Sound Stage Policies

Stages are for use by College faculty, staff, and students and are intended solely for College classes and projects. Any other use is prohibited unless approved by the Associate Dean.

All sound stage use begins with the Sound Stage Reservation Form. The completed and signed reservation form becomes the basis for an agreement between the student production designer and the College as to how the stage and its equipment will be used. The student brings the completed form and, depending on the needs of the production, supporting documentation to the Stage Supervisor for approval. The sound stage is not reserved until the Stage Supervisor has approved and signed off on the reservation form.

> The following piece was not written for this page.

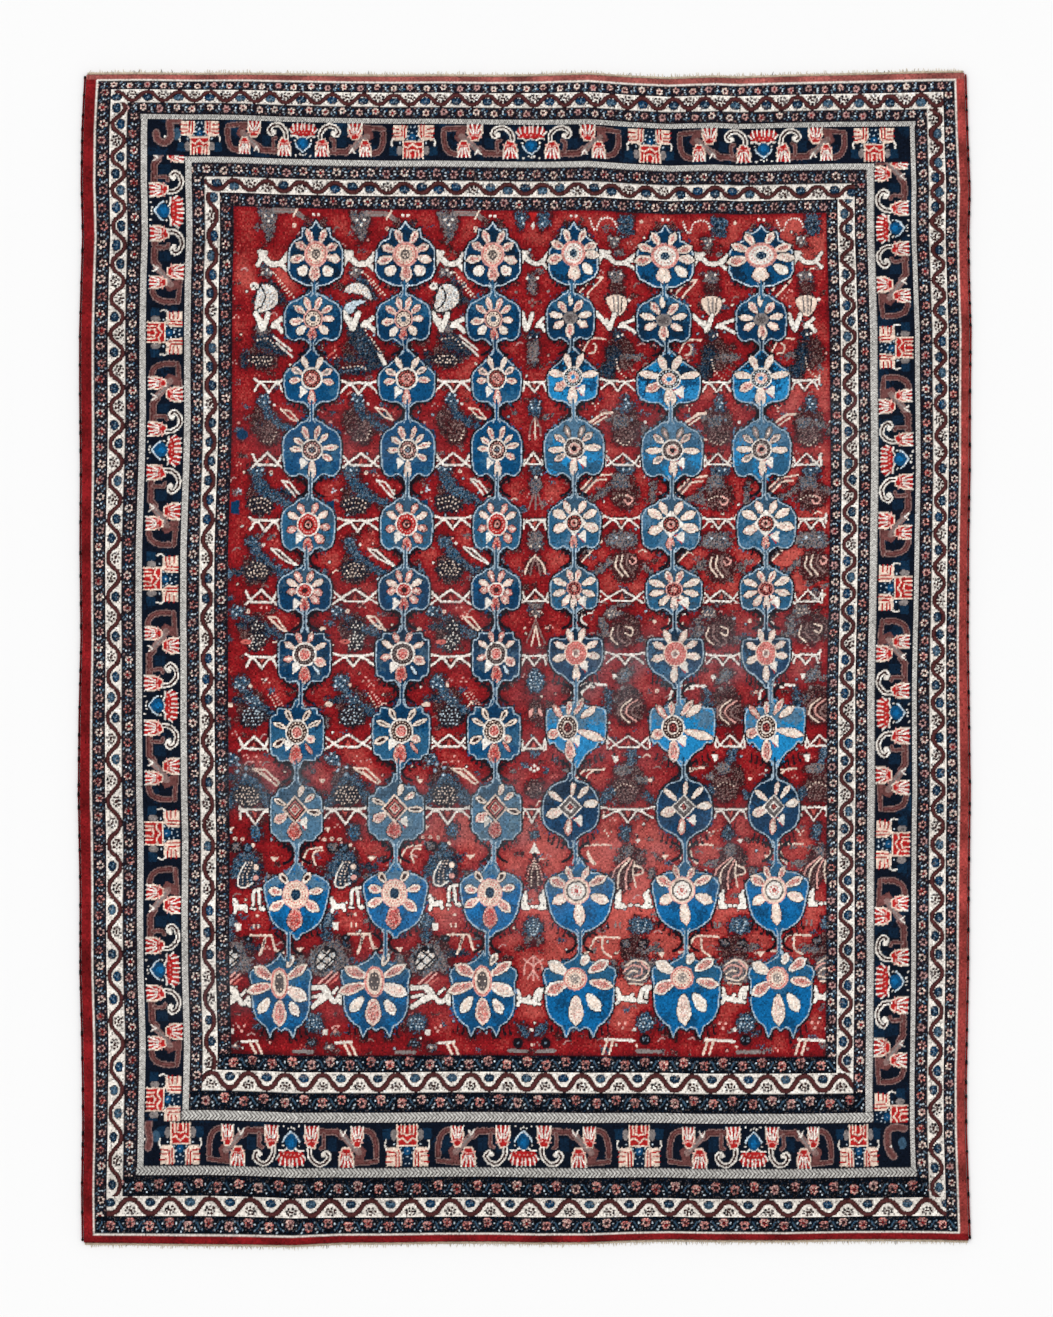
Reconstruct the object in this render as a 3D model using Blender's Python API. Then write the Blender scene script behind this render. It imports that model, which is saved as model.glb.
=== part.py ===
"""A hand-knotted village rug, lying flat: pile sheet, overcast side cords and short end fringes.

Metres, +Z up. The origin is at the middle of the rug's underside, +Y runs along the warps towards
the end that the pattern's plants grow to, and +X runs to the right of someone who looks along +Y.
"""
import random

import bmesh
import bpy
from mathutils import Vector

MM = 0.001

# Driving dimensions
WIDTH = 1.531                  # knotted width, without the side cords
LENGTH = 2.015                 # knotted length, without the end webs
PILE_TOP = 0.0080              # foundation and pile together
PILE_EDGE_TOP = 0.0066         # the pile leans down to this along its rim
RIM = 0.006                    # how far in that lean starts
FOOT_WEAR = 0.0008             # how much lower the pile is at the middle of the rug
GAP = 0.0003                   # between pieces that touch

CORD_WIDTH = 0.0044            # overcast side cord
CORD_HEIGHT = 0.0056
CORD_SIDES = 8
OCTAGON_FLAT = 0.2071          # half of an octagon's flat side, as a share of its width

WEB_WIDTH = 0.0040             # plain woven strip at each end
WEB_THICKNESS = 0.0018
WEB_INSET = 0.0015             # the web stops this far short of the rug's sides
LOCKS = 140                    # locks of warp ends at each end of the rug
LOCK_SHARE = 0.55              # of the pitch that a lock's root takes
LOCK_TIP_SHARE = 0.28          # of the pitch that its tip takes
LOCK_TIP_THICKNESS = 0.0010
LOCK_SHORTEST = 0.0040
LOCK_LONGEST = 0.0072
LOCK_LEAN = 0.0022             # the most that a tip swings to one side
FRINGE_SEED = 41

CRIMSON_WOOL = (0.30, 0.030, 0.028)
CORD_WOOL = (0.150, 0.011, 0.012)
CREAM_COTTON = (0.72, 0.66, 0.54)
WOOL_ROUGHNESS = 0.95
YARN_ROUGHNESS = 0.9

# How far the woven edge stands out from the nominal rectangle, in mm: the sides at places along
# the rug (y) and the ends at places across it (x).
SIDE_COLUMNS = ("y", "left", "right")
SIDE_WAVER = (
    (-1007.5, -3.0, 2.0),
    (-920.0, -1.7, -0.7),
    (-820.0, -3.6, -4.2),
    (-730.0, -3.2, -4.7),
    (-640.0, -1.6, -3.0),
    (-540.0, 1.0, -1.0),
    (-400.0, 0.9, -0.2),
    (-230.0, 4.0, 2.1),
    (-100.0, 2.7, 0.4),
    (35.0, -0.6, -1.6),
    (200.0, 1.0, -0.6),
    (330.0, 0.2, 1.8),
    (460.0, 1.6, 2.2),
    (560.0, 1.7, 3.4),
    (650.0, -0.8, 0.6),
    (725.0, -3.4, -0.5),
    (810.0, -1.0, 1.7),
    (900.0, -2.3, -2.0),
    (1007.5, -7.5, -5.5),
)
END_COLUMNS = ("x", "bottom", "top")
END_WAVER = (
    (-765.5, 2.0, 2.2),
    (-670.0, 2.7, 2.8),
    (-580.0, 4.1, 1.6),
    (-490.0, 4.8, 2.2),
    (-405.0, 6.3, 0.9),
    (-320.0, 1.7, -0.6),
    (-230.0, 1.4, -1.2),
    (-150.0, 0.1, -0.6),
    (-60.0, -0.2, -1.5),
    (20.0, 1.4, -0.4),
    (110.0, 0.9, 2.4),
    (180.0, -2.2, -2.6),
    (250.0, -3.8, -5.6),
    (330.0, -2.6, -2.6),
    (370.0, -2.6, -4.2),
    (450.0, -2.2, -1.4),
    (540.0, -4.1, 0.6),
    (630.0, -4.3, 2.7),
    (700.0, -3.6, 4.8),
    (765.5, -1.7, 5.6),
)


def waver_rows(table, columns):
    """The table's rows as dictionaries, in metres."""
    return [{name: value * MM for name, value in zip(columns, row)} for row in table]


SIDES = waver_rows(SIDE_WAVER, SIDE_COLUMNS)
ENDS = waver_rows(END_WAVER, END_COLUMNS)


def read_table(rows, key, at, name):
    """A column's value at a place, straight between the rows and level past the ends."""
    if at <= rows[0][key]:
        return rows[0][name]
    for low, high in zip(rows, rows[1:]):
        if at <= high[key]:
            share = (at - low[key]) / (high[key] - low[key])
            return low[name] + share * (high[name] - low[name])
    return rows[-1][name]


def clamp(value):
    return min(max(value, 0.0), 1.0)


def woven_point(x, y):
    """Where uneven weaving really puts a point of the nominal rectangle, seen from above."""
    across = clamp(x / WIDTH + 0.5)
    along = clamp(y / LENGTH + 0.5)
    left = read_table(SIDES, "y", y, "left")
    right = read_table(SIDES, "y", y, "right")
    bottom = read_table(ENDS, "x", x, "bottom")
    top = read_table(ENDS, "x", x, "top")
    return (x - left * (1.0 - across) + right * across,
            y - bottom * (1.0 - along) + top * along)


def pile_height(x, y):
    """The pile's height: leaning down at the rim, worn a little where feet pass."""
    to_side = WIDTH / 2 - abs(x)
    to_end = LENGTH / 2 - abs(y)
    if min(to_side, to_end) < RIM / 2:
        return PILE_EDGE_TOP
    middle = clamp(1.0 - (2 * x / WIDTH) ** 2) * clamp(1.0 - (2 * y / LENGTH) ** 2)
    return PILE_TOP - FOOT_WEAR * middle


def stations(rows, key, half):
    """The rows' own places, the middles between them, and one more just inside each rim."""
    places = [-half, -half + RIM]
    for low, high in zip(rows, rows[1:]):
        places.append((low[key] + high[key]) / 2)
        places.append(high[key])
    places[-1] = half - RIM
    places.append(half)
    return places


def add_material(thing, name, colour, roughness):
    material = bpy.data.materials.new(name)
    material.use_nodes = True
    shader = material.node_tree.nodes["Principled BSDF"]
    shader.inputs["Base Color"].default_value = (*colour, 1.0)
    shader.inputs["Roughness"].default_value = roughness
    shader.inputs["Metallic"].default_value = 0.0
    thing.data.materials.append(material)


def add_object(name, shape, colour, roughness):
    """Turn a bmesh into a named object with its own material."""
    bmesh.ops.recalc_face_normals(shape, faces=shape.faces)
    mesh = bpy.data.meshes.new(name)
    shape.to_mesh(mesh)
    shape.free()
    thing = bpy.data.objects.new(name, mesh)
    bpy.context.scene.collection.objects.link(thing)
    add_material(thing, name, colour, roughness)
    return thing


def make_sheet():
    """The pile and its foundation: one flat piece, level underneath."""
    shape = bmesh.new()
    across = stations(ENDS, "x", WIDTH / 2)
    along = stations(SIDES, "y", LENGTH / 2)
    under = []
    over = []
    for y in along:
        places = [woven_point(x, y) for x in across]
        under.append([shape.verts.new((px, py, 0.0)) for px, py in places])
        over.append([shape.verts.new((px, py, pile_height(x, y)))
                     for x, (px, py) in zip(across, places)])
    for row in range(len(along) - 1):
        for column in range(len(across) - 1):
            for grid in (under, over):
                shape.faces.new((grid[row][column], grid[row][column + 1],
                                 grid[row + 1][column + 1], grid[row + 1][column]))
    rim_under = rim_loop(under)
    rim_over = rim_loop(over)
    for place in range(len(rim_under)):
        after = (place + 1) % len(rim_under)
        shape.faces.new((rim_under[place], rim_under[after], rim_over[after], rim_over[place]))
    return add_object("rug_sheet", shape, CRIMSON_WOOL, WOOL_ROUGHNESS)


def rim_loop(grid):
    """The outermost points of a grid of points, in order round it."""
    near = grid[0]
    right = [row[-1] for row in grid[1:]]
    far = grid[-1][-2::-1]
    left = [row[0] for row in grid[-2:0:-1]]
    return near + right + far + left


def cord_ring(shape, x, y):
    """One round of a side cord: an oval with flat sides, its underside on the floor."""
    ring = []
    reach = CORD_WIDTH * OCTAGON_FLAT
    rise = CORD_HEIGHT * OCTAGON_FLAT
    corners = ((reach, 0.0), (CORD_WIDTH / 2, CORD_HEIGHT / 2 - rise),
               (CORD_WIDTH / 2, CORD_HEIGHT / 2 + rise), (reach, CORD_HEIGHT))
    for dx, z in corners:
        ring.append(shape.verts.new((x + dx, y, z)))
    for dx, z in reversed(corners):
        ring.append(shape.verts.new((x - dx, y, z)))
    return ring


def make_selvedge(name, side):
    """The cord overcast along one side: side is -1 for the left one and 1 for the right one."""
    shape = bmesh.new()
    rings = []
    for y in stations(SIDES, "y", LENGTH / 2):
        edge_x, edge_y = woven_point(side * WIDTH / 2, y)
        rings.append(cord_ring(shape, edge_x + side * (GAP + CORD_WIDTH / 2), edge_y))
    for low, high in zip(rings, rings[1:]):
        for place in range(CORD_SIDES):
            after = (place + 1) % CORD_SIDES
            shape.faces.new((low[place], low[after], high[after], high[place]))
    shape.faces.new(rings[0])
    shape.faces.new(rings[-1])
    return add_object(name, shape, CORD_WOOL, YARN_ROUGHNESS)


def web_column(shape, x, end):
    """The web's corners at one place across the rug: inner low, inner high, outer high, outer low."""
    inner = end * (LENGTH / 2 + GAP)
    outer = inner + end * WEB_WIDTH
    inner_x, inner_y = woven_point(x, inner)
    outer_x, outer_y = woven_point(x, outer)
    return [shape.verts.new((inner_x, inner_y, 0.0)),
            shape.verts.new((inner_x, inner_y, WEB_THICKNESS)),
            shape.verts.new((outer_x, outer_y, WEB_THICKNESS)),
            shape.verts.new((outer_x, outer_y, 0.0))]


def add_lock(shape, low, high, pitch, end, draws):
    """One lock of warp ends, grown from the web's outer face between two columns."""
    length = draws.uniform(LOCK_SHORTEST, LOCK_LONGEST)
    lean = draws.uniform(-LOCK_LEAN, LOCK_LEAN)
    root = [low[2], low[3], high[3], high[2]]
    middle = (low[2].co + high[2].co) / 2
    half = pitch * LOCK_TIP_SHARE / 2
    tip_y = middle.y + end * length
    tip = []
    for dx, z in ((-half, LOCK_TIP_THICKNESS), (-half, 0.0), (half, 0.0), (half, LOCK_TIP_THICKNESS)):
        tip.append(shape.verts.new(Vector((middle.x + lean + dx, tip_y, z))))
    for place in range(4):
        after = (place + 1) % 4
        shape.faces.new((root[place], root[after], tip[after], tip[place]))
    shape.faces.new(tip)


def make_fringe(name, end, draws):
    """An end web with its locks: end is -1 at the bottom of the rug and 1 at its top."""
    shape = bmesh.new()
    first = -WIDTH / 2 + WEB_INSET
    pitch = (WIDTH - 2 * WEB_INSET) / LOCKS
    margin = pitch * (1.0 - LOCK_SHARE) / 2
    places = [first]
    for lock in range(LOCKS):
        places.append(first + lock * pitch + margin)
        places.append(first + (lock + 1) * pitch - margin)
    places.append(first + LOCKS * pitch)
    columns = [web_column(shape, x, end) for x in places]
    for step, (low, high) in enumerate(zip(columns, columns[1:])):
        for corner in (3, 0, 1):
            after = (corner + 1) % 4
            shape.faces.new((low[corner], low[after], high[after], high[corner]))
        if step % 2:
            add_lock(shape, low, high, pitch, end, draws)
        else:
            shape.faces.new((low[2], low[3], high[3], high[2]))
    shape.faces.new(columns[0])
    shape.faces.new(columns[-1])
    return add_object(name, shape, CREAM_COTTON, YARN_ROUGHNESS)


def centre_on_origin(things):
    """Slide the finished rug so that the middle of its whole outline is the origin."""
    corners = [vertex.co for thing in things for vertex in thing.data.vertices]
    shift = Vector((-(min(c.x for c in corners) + max(c.x for c in corners)) / 2,
                    -(min(c.y for c in corners) + max(c.y for c in corners)) / 2, 0.0))
    for thing in things:
        for vertex in thing.data.vertices:
            vertex.co += shift
        thing.data.update()


def main():
    for thing in list(bpy.data.objects):
        bpy.data.objects.remove(thing, do_unlink=True)
    draws = random.Random(FRINGE_SEED)
    things = [
        make_sheet(),
        make_selvedge("selvedge_left", -1),
        make_selvedge("selvedge_right", 1),
        make_fringe("fringe_bottom", -1, draws),
        make_fringe("fringe_top", 1, draws),
    ]
    centre_on_origin(things)


main()
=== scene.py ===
import math
import random

import bpy
import numpy as np
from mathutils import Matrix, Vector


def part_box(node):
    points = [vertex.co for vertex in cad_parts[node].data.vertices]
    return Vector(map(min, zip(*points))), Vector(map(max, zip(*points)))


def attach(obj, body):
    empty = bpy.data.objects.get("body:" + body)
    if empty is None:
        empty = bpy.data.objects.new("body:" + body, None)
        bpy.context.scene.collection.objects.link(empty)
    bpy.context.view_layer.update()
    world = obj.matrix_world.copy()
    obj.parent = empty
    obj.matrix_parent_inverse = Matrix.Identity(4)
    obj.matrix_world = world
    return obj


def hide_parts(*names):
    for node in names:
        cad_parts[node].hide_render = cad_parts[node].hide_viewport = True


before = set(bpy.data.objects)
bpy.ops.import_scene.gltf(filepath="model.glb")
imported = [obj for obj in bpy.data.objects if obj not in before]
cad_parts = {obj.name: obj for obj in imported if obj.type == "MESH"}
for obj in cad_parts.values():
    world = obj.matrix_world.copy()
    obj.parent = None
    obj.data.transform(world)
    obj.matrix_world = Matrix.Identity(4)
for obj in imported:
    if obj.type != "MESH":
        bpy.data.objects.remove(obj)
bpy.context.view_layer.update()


# ---- The weaver's chart, in mm from the rug's middle, +y up the rug ----

WIDTH = 1531.0                 # knotted width, as in the frame's sheet
LENGTH = 2015.0
COLUMNS = 576                  # knots across
ROWS = 723                     # knots along
KNOT_WIDE = WIDTH / COLUMNS
KNOT_TALL = LENGTH / ROWS
CELLS = 2                      # chart cells to a knot, each way, so that an outline can run across a knot
CELL_WIDE = KNOT_WIDE / CELLS
CELL_TALL = KNOT_TALL / CELLS
PX = 1.729                     # mm of rug that one pixel of the photograph's frame shows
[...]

Upon approval, the production is assigned use of the sound stage for specific dates, which may not be altered or exceeded without written permission of the Stage Supervisor. On the equipment check-out date, immediately prior to the reserved dates, the student Production Designer and the Stage Supervisor will inspect and “check-out” the sound stage. If multiple productions will use the sound stage prior to the next equipment check-out date, all student Production Designers will attend the sound stage check-out, and all are equally responsible for adherence to the sound stage use policies.

In general:

  • No changes may be made to the physical stage except by addition of approved scenic elements and standard rigging of equipment. The wood floor may be painted with a non-textured flat latex paint but must be painted back to its original flat black immediately after wrap and strike.
  • Only approved equipment may be used on the stage (see policies for vehicles, fire, water, and effects).
  • Water or other liquid may not be placed on the floor, and any spilled liquid must be cleaned immediately.
  • Sets, equipment, or other obstacles may not block catwalks, grid ladders, and exits.
  • Only standard lights and grip equipment may be rigged to the pods or grid. Other items may be used upon approval from the stage supervisor.
  • The student Production Designer is responsible for ensuring that no paint is spilled or dripped onto any surface, including the loading dock. Drop cloths must be used, and any drips immediately cleaned.
  • The scenery and sets stored on the stages are for use only upon permission. Stored scenery may not be moved without approval from the Stage Supervisor.
  • Students assigned the use of a sound stage must clean up after themselves at the end of each day. Food and related garbage must be disposed of properly. College trash containers may not be overfilled.